Explicando historicamente: depois de uma compra em caráter precário em 2003, o MEC passou a adotar regras que favoreciam a participação de pequenas empresas e a valorização da bibliodiversidade. A limitação no número de inscrições de obra por cada editora concorrente indicou aos editores independentes que eles teriam condições reais de ter suas obras realmente avaliadas, sem ser necessário recorrer à pressão de lobistas ou investimentos improdutivos em marketing. Com a ampliação da participação de editoras independentes no processo, limitando a participação das grandes empresas, cresceu a oferta total de livros produzidos em todo o país e a diversidade de projetos editoriais em disputa. Não é preciso ir além para compreender o impacto disso na variedade editorial que se tornou acessível a milhões de estudantes brasileiros.
Nesse sentido, é preciso entender que os editais em questão representam um atraso enorme no que diz respeito à diversidade editorial. O governo praticamente reconhece que, em vez de bons livros para os alunos da escola pública, ofertará exemplares estanrdardizados e, consequentemente, com menos viço.
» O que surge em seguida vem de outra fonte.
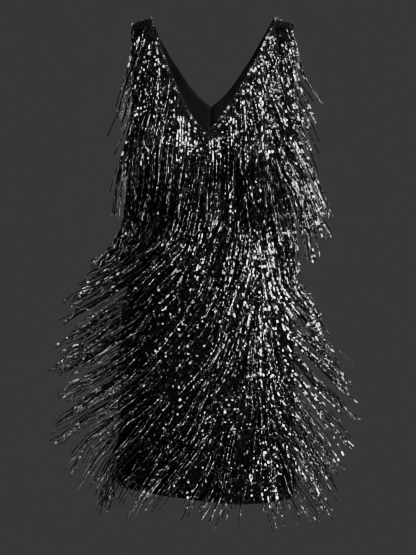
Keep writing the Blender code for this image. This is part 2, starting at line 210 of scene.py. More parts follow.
# Swing of the fringe in degrees from straight down, positive towards +X, by the height of its root and by
# the share of the half width: left edge, half way, centre, half way, right edge
SWING_SHARES = (-1.0, -0.5, 0.0, 0.5, 1.0)
SWING = (
    (0.000, -8.0, -6.0, 0.0, 10.0, 17.0),
    (-0.090, -17.0, -9.0, -1.0, 12.0, 28.0),
    (-0.150, -18.0, -8.0, -1.0, 10.0, 29.0),
    (-0.222, -9.0, -6.0, -3.0, 4.0, 24.0),
    (-0.292, -4.0, -14.0, -8.0, 1.0, 20.0),
    (-0.325, -9.0, -25.0, -14.0, -1.0, 16.0),
    (-0.362, -42.0, -36.0, -21.0, -8.0, 9.0),
    (-0.400, -50.0, -38.0, -23.0, -10.0, 14.0),
    (-0.432, -55.0, -40.0, -25.0, -11.0, 28.0),
    (-0.502, -59.0, -44.0, -30.0, -11.0, 36.0),
    (-0.642, -59.0, -44.0, -31.0, -7.0, 43.0),
    (-0.712, -53.0, -42.0, -29.0, -3.0, 38.0),
    (-0.772, -30.0, -46.0, -30.0, -4.0, 30.0),
    (-0.900, -14.0, -28.0, -14.0, 0.0, 22.0),
)
SWING_FOLLOWS = 0.45
SWING_AT_ROOT = 0.75
LENGTH_LEAN = 0.06

# How far strings stand off the cloth, and how those past the sides spread in depth
STRING_RAMP = 0.060
STRING_TIP_LIFT = 0.010
STRING_FALL_BACK = 0.12
STRAIGHT_SHARE = 0.82
FLUNG_SHARE = 0.94
FLUNG_ANGLE = math.radians(60)
SWING_EARLY = 1.5
STRING_LIFT = 0.005
LEAST_SHARE = 0.05
ROOT_SHARE_MOST = 0.995
PAST_TIP = 1.3
SPREAD_MOST = 0.992
SPREAD_FROM = 0.6
SPREAD_OVER = 0.3

# Where the strings of a thinned row gather: shares of the half width with their weights, how far down that
# holds, the lengths and the size of its swells, and its random part
CROWDS = ((-1.0, -0.75, -0.45, 0.05, 0.45, 1.0), (1.0, 0.9, -0.25, -0.25, 0.6, 0.7))
CROWDS_TO = -0.70
CROWD_WAVES = (0.050, 0.090)
CROWD_SWELL = 0.6
CROWD_SPREAD = 0.35

# How strings differ from their neighbours. Strays are shares of the spacing of strings or of clumps
STRING_END_ROOM = 0.001
STRING_STRAY = 0.12
STRING_PHASE = (0.3, 0.7)
CLUMP_STRAY = 0.22
CLUMP_PULLS = (0.3, 1.0)
STRAY_ANGLE = math.radians(9)
SIDE_LOOSENESS = 1.5
BEND_LOOSENESS = 1.5
SHORT_POWER = 1.5

# Beads: how far they sit off their line, how far they twist on it, and the share of their length between them
BEAD_WOBBLE = 0.00012
BEAD_TWIST = math.radians(10)
BEAD_TRIM = 0.02

# Material slots of the fringe and of the sequins
TAPE, BUGLES, SEEDS, SILVERY = range(4)
SEQUINS, MIRRORS, STUDS = range(3)

# Stitches: distance apart, length, radius
STITCH_PITCH = 0.0034
STITCH_LENGTH = 0.0022
STITCH_RADIUS = 0.00022
NECK_STITCH_INSET = 0.0045
SEAM_STITCH_INSET = 0.0030
STITCH_FOOT_ROOM = 0.004
STITCH_TOP_ROOM = 0.006
STITCH_LINE_STEPS = 80

# The centre seam of the lining
SEAM_RADIUS = 0.0009
SEAM_SIDES = 6
SEAM_END_ROOM = 0.001
SEAM_STEPS = 60

# Rows over which a panel's widest one is sought, and the ease on its length
CUT_ROWS = 30
CUT_LENGTH_EASE = 1.01

# Swells in the swing that neighbours share: their lengths across and down, their phase, their degrees
SWELLS = (
    (0.125, 0.260, 0.4, 3.6),
    (0.071, -0.340, 1.9, 2.8),
    (0.041, 0.150, 4.3, 1.8),
    (0.260, -0.120, 2.6, 3.0),
)
SEED = 11

# Bands of a wave texture in one unit of its scale
BANDS_PER_UNIT = 3.2

# Sequins: corners of the outline, lean of the scales, depth of the cup, how far they stand off the cloth and
# off a tape, how far they stray as shares of their spacing, and the room that they leave at hem and seams
SEQUIN_CORNERS = 6
SEQUIN_LEAN = math.radians(7)
SEQUIN_CUP = 0.03
SEQUIN_LIFT = 0.0006
SEQUIN_OVER_TAPE = 0.0005
SEQUIN_STRAY_ALONG = 0.06
SEQUIN_STRAY_UP = 0.05
SEQUIN_SIZES = (0.92, 1.06)
ROW_STAGGER = 0.5
ROW_SHIFT = 0.25
HEM_LIMIT = 0.001
TOP_LIMIT = 0.0002
HEM_ROOM = 0.0022
SEAM_ROOM = 0.0021

# The row of sequins along the openings, and the studs that hold it down
EDGE_ROW_INSET = 0.0024
EDGE_ROW_ROOM = 0.0066
EDGE_ROW_SPACING = 0.95
EDGE_ROW_LIFT = 0.0011
EDGE_ROW_FOOT = 0.002
EDGE_PROBE = 0.01
STUD_CORNERS = 5
STUD_LIFT = 0.0022
STUD_RADIUS = 0.0012
STUD_HEIGHT = 0.9
STUD_FACES = np.array(
    [(0, 2 + j, 2 + (j + 1) % STUD_CORNERS) for j in range(STUD_CORNERS)]
    + [(1, 2 + (j + 1) % STUD_CORNERS, 2 + j) for j in range(STUD_CORNERS)]
)

# The camera: focal length and sensor in millimetres, and its place
VIEW_LENS = 124.7
VIEW_SENSOR = 36.0
VIEW_PLACE = (0.0, -3.5, -0.4685)

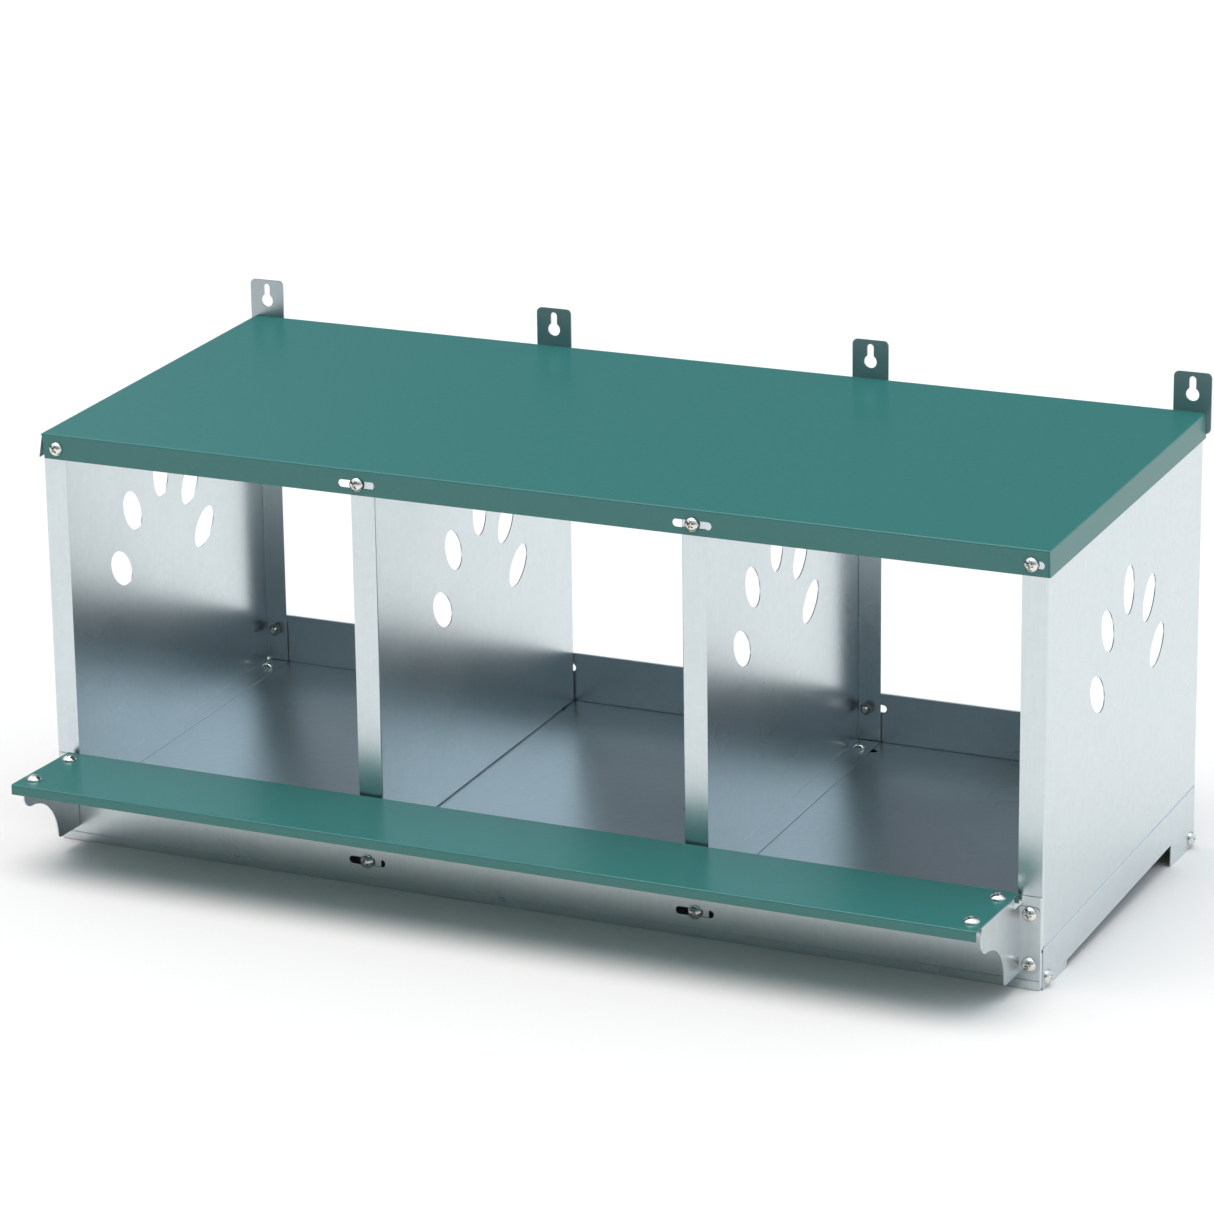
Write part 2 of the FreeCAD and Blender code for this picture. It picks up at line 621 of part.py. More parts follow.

O setor público, assim, explicita um preconceito contra os mais pobres, que ficam privados da qualidade editorial disponível para os leitores que podem pagar por livros nas livrarias. Além disso, as exigências relativas a manuais de leitura são, também, um retrocesso pedagógico em matéria da autonomia que se espera crescentemente dos professores. Em vez de alunos e professores que produzam e troquem conhecimento, o MEC estimula a padronização da leitura de obras literárias.
Desse modo, a Libre acredita que o PNLD deve ser revisto radicalmente, retomando os avanços que o Estado brasileiro construiu a partir de discussões amplas e democráticas com leitores, autores, editores e professores.
Para que a cadeia do livro seja respeitada e incentivada, é preciso que as editoras independentes, que idealizam suas políticas editoriais com maior autonomia, tenham direito a competir em condição de igualdade com os grandes grupos editoriais.